Walker's fear, and Randa's fear is that if the probe were allowed to be continued (and no jurist to whom I have spoken can cite a Wisconsin John Doe proceeding that has been halted in this manner as Randa did in May), Walker and several others would be served with a criminal complaint, then Scott Walker and likely others would become targets.

It has already been established Scott Walker solicited money on behalf of outside groups, and coordinated with outside groups to benefit the 2012 recall campaigns of Republican state senate candidates. (Bottari, Center for Media and Democracy)

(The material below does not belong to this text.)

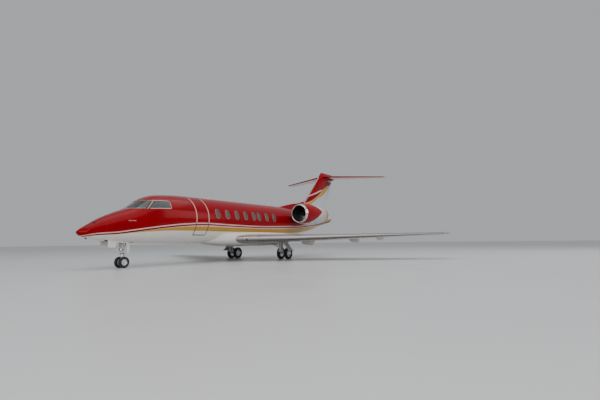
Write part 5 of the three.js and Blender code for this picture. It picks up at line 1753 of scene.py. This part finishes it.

Reporting and repeating Scott Walker's line that Walker (and others) are not John Doe targets is an abdication of the commitment to reporting facts that underlie the best of American journalism, and effectively functions as a cover-up and propaganda for Walker and his allies.

This error is exacerbated in the context of Walker's allies' repeated assertion that coordination and solicitation among Walker, Walker's campaign and Walker's allies is not a crime, calling Wisconsin campaign finance regime, "zombie law," though numerous people have already been convicted and sentenced for the same crimes—laundering campaign contributions, misconduct in public office and filing false reports with the state Elections Board (now Wisconsin Government Accountability Board)—that Walker and others appear to have committed.

This is a grave matter for Wisconsin journalism assuming one takes matters such as the formal structures of Wisconsin democracy and the rule of law seriously; the issue is no less than the question: Is Scott Walker above the law?

When there is this much at stake, Wisconsin journalism has to get the story right.